▸ Work required: Write out exactly the lines from the line with "for name, shape" through the line with "obj.matrix_world = world", including both, and nothing more.

## BEGIN Source excerpt

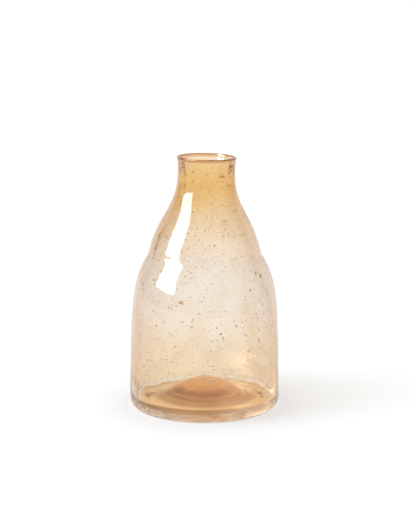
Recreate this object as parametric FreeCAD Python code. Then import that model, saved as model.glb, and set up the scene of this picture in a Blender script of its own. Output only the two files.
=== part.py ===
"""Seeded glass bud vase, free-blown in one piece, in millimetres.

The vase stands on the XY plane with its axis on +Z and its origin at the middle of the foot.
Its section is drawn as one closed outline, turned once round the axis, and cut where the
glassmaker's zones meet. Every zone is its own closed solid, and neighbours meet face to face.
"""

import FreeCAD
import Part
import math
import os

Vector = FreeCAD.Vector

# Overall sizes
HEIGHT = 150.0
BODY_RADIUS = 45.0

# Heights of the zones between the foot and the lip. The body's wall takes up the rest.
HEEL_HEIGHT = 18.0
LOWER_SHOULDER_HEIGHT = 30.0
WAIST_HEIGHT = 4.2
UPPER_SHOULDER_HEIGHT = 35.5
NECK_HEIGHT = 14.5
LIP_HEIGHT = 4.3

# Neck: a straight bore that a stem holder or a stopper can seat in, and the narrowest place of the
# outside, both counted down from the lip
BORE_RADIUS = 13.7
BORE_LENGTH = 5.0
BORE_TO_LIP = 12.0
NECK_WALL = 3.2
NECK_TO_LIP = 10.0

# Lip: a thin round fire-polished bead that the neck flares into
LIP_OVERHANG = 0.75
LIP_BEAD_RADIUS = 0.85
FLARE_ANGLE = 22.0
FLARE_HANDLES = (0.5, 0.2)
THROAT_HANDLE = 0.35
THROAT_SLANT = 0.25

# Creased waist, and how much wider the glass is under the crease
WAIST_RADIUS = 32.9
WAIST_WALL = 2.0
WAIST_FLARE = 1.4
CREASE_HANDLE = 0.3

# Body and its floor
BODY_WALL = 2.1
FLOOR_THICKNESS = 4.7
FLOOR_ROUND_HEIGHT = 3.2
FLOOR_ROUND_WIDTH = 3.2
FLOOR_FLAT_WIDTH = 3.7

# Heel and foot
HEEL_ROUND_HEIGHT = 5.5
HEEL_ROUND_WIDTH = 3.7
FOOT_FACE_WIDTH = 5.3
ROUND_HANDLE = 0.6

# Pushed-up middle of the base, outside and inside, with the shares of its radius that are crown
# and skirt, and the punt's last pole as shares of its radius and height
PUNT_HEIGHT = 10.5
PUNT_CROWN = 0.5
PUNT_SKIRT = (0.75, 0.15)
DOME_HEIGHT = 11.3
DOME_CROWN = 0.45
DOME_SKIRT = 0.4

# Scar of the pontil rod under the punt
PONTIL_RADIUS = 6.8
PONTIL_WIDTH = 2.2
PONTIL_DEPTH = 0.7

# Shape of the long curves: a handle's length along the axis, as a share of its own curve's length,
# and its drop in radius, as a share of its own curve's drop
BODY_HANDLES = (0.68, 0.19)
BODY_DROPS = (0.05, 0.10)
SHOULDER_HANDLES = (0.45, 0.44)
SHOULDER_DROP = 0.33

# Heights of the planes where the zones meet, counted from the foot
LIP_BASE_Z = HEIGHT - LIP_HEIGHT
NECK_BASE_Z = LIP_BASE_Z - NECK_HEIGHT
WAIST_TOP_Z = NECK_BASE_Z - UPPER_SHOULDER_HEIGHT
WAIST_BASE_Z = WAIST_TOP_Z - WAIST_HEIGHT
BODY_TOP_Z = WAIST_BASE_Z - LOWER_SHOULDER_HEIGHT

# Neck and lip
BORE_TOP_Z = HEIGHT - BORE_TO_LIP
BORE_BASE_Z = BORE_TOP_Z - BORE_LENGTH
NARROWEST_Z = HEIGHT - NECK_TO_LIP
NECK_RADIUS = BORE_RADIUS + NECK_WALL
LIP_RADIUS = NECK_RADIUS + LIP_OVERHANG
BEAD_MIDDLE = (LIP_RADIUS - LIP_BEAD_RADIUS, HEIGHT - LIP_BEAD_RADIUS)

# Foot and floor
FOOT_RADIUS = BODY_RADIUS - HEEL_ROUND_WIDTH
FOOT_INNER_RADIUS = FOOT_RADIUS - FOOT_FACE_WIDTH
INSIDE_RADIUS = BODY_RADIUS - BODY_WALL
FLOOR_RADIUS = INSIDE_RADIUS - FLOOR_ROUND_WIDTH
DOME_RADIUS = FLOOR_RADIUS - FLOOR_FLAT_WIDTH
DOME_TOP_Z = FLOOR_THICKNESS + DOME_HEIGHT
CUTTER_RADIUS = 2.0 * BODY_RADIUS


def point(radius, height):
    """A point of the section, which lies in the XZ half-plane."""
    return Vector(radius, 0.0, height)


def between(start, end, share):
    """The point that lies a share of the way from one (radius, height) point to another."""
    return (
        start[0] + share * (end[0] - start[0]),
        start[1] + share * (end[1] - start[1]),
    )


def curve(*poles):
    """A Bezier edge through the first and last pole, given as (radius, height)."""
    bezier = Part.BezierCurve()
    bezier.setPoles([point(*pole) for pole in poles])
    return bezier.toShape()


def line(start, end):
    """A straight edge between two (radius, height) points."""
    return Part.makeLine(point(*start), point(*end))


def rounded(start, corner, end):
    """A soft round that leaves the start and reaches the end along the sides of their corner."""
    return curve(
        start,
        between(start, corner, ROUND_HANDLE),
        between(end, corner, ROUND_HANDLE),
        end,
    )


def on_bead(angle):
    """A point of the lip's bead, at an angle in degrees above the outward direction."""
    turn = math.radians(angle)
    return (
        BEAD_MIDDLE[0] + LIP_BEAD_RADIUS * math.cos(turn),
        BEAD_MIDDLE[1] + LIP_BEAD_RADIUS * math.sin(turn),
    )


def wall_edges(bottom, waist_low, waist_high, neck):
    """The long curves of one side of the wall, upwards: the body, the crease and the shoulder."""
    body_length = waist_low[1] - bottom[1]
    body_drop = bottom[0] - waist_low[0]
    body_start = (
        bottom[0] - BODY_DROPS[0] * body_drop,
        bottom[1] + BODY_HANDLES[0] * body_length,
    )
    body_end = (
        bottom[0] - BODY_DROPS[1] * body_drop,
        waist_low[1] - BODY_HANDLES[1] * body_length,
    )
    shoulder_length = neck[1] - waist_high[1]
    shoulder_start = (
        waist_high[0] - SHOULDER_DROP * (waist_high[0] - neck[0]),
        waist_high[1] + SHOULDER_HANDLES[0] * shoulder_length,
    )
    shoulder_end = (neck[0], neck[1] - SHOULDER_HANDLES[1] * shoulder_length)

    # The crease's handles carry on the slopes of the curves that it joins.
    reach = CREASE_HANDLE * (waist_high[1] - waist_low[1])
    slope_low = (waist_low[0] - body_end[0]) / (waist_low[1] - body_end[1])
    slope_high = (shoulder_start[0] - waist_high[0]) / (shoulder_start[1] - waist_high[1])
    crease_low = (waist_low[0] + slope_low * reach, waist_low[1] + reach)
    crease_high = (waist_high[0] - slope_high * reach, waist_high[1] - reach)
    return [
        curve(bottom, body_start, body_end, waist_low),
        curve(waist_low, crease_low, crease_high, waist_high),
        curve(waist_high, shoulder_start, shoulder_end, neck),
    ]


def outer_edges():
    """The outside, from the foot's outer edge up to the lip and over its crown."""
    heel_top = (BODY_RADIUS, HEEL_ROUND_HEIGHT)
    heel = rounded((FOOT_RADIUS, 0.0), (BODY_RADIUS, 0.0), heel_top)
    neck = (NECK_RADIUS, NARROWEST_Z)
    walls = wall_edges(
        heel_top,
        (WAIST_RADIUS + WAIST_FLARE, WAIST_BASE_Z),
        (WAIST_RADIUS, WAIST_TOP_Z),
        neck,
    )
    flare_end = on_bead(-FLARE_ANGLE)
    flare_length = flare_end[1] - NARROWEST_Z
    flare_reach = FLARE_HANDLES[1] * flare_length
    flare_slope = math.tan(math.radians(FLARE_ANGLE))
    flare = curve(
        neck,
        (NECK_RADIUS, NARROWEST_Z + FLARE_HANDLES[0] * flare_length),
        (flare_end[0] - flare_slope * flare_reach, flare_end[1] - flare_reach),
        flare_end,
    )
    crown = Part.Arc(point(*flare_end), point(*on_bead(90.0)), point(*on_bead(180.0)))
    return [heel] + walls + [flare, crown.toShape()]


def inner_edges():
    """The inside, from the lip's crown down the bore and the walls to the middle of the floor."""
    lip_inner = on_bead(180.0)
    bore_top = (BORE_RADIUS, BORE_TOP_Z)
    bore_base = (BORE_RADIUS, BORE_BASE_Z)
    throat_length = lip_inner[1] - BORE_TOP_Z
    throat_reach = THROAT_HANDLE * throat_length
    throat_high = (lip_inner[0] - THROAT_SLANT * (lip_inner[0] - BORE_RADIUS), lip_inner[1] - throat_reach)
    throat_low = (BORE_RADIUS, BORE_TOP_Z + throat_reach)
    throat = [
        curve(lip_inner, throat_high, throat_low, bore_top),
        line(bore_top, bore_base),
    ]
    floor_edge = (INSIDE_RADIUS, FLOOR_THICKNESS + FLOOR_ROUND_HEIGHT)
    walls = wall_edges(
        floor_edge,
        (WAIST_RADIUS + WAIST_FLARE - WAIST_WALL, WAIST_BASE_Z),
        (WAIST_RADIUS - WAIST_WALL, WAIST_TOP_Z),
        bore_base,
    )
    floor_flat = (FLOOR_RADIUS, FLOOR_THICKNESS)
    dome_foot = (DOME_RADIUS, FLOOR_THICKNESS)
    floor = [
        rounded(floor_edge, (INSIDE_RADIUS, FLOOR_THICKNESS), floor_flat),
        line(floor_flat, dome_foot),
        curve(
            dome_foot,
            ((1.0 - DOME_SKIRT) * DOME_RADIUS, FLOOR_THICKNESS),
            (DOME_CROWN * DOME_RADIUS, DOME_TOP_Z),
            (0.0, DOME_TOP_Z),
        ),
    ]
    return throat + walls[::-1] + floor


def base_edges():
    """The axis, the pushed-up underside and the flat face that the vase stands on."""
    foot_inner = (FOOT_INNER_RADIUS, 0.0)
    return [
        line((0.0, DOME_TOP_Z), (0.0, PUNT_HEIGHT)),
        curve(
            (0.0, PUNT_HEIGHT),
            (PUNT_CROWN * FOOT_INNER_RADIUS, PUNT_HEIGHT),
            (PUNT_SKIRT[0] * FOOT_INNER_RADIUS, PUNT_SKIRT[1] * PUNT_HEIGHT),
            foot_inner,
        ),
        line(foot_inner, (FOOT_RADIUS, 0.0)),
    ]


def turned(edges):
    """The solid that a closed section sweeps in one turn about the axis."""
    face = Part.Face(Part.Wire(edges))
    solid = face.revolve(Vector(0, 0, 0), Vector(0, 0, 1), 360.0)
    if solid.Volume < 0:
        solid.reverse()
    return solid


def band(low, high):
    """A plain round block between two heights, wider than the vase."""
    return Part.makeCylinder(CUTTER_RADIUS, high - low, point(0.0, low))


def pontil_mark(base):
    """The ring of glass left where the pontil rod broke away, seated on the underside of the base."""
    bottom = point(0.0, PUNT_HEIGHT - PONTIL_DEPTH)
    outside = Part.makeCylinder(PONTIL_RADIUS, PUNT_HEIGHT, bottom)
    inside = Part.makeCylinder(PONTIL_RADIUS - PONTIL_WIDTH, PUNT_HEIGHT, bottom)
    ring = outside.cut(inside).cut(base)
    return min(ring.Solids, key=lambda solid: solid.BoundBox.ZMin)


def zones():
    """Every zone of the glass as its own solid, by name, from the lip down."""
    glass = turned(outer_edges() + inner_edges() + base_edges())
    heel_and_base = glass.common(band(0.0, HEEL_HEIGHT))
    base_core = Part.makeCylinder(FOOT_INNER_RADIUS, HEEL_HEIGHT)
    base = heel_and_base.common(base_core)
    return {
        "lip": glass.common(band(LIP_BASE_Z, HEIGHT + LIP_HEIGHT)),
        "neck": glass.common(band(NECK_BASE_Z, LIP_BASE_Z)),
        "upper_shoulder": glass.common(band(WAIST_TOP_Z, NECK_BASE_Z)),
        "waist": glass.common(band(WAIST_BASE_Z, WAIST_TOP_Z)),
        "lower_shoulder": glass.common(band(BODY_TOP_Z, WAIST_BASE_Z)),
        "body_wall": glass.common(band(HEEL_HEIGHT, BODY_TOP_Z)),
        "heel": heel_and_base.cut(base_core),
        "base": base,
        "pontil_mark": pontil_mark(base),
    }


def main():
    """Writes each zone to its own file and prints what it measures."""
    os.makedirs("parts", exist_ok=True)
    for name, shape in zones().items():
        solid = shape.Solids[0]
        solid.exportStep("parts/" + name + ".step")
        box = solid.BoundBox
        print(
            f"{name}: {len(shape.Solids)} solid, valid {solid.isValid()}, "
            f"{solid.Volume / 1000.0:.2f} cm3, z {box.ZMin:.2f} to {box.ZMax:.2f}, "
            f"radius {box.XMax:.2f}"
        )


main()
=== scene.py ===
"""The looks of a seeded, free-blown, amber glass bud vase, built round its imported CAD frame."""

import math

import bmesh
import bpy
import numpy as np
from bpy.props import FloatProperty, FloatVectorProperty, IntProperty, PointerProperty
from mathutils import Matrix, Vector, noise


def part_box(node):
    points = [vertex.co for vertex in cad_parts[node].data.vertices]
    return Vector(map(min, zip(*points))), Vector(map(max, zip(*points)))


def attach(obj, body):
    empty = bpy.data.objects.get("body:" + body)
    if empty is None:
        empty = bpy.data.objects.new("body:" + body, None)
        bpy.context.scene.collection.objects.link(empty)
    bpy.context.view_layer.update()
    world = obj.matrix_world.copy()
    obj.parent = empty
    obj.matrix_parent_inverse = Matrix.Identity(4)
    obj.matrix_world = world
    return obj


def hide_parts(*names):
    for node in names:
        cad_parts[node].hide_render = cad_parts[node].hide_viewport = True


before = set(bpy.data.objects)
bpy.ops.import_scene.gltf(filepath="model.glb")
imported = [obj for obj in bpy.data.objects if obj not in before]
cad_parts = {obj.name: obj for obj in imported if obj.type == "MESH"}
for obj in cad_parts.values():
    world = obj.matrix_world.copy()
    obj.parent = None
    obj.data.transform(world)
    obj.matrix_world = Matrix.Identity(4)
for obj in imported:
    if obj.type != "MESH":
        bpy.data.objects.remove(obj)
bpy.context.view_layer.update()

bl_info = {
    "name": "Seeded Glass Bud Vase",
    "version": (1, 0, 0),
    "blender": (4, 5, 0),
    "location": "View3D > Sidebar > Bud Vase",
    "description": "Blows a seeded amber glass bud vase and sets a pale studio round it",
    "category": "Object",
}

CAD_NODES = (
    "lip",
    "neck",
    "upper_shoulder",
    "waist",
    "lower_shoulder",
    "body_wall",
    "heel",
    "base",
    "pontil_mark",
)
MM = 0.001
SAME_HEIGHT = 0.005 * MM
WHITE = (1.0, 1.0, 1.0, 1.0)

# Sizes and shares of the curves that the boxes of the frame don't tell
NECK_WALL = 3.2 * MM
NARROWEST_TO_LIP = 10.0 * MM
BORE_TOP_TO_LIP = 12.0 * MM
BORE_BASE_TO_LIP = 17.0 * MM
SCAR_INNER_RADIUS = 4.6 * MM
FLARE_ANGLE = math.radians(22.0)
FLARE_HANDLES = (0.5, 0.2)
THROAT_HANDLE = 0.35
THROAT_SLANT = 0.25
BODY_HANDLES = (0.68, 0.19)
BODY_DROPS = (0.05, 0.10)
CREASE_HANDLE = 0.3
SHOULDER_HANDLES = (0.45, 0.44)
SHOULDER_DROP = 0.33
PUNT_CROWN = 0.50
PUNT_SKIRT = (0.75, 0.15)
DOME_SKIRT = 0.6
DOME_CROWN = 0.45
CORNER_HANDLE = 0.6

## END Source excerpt

▸ Written response:
    for name, shape in zones().items():
        solid = shape.Solids[0]
        solid.exportStep("parts/" + name + ".step")
        box = solid.BoundBox
        print(
            f"{name}: {len(shape.Solids)} solid, valid {solid.isValid()}, "
            f"{solid.Volume / 1000.0:.2f} cm3, z {box.ZMin:.2f} to {box.ZMax:.2f}, "
            f"radius {box.XMax:.2f}"
        )


main()
=== scene.py ===
"""The looks of a seeded, free-blown, amber glass bud vase, built round its imported CAD frame."""

import math

import bmesh
import bpy
import numpy as np
from bpy.props import FloatProperty, FloatVectorProperty, IntProperty, PointerProperty
from mathutils import Matrix, Vector, noise


def part_box(node):
    points = [vertex.co for vertex in cad_parts[node].data.vertices]
    return Vector(map(min, zip(*points))), Vector(map(max, zip(*points)))


def attach(obj, body):
    empty = bpy.data.objects.get("body:" + body)
    if empty is None:
        empty = bpy.data.objects.new("body:" + body, None)
        bpy.context.scene.collection.objects.link(empty)
    bpy.context.view_layer.update()
    world = obj.matrix_world.copy()
    obj.parent = empty
    obj.matrix_parent_inverse = Matrix.Identity(4)
    obj.matrix_world = world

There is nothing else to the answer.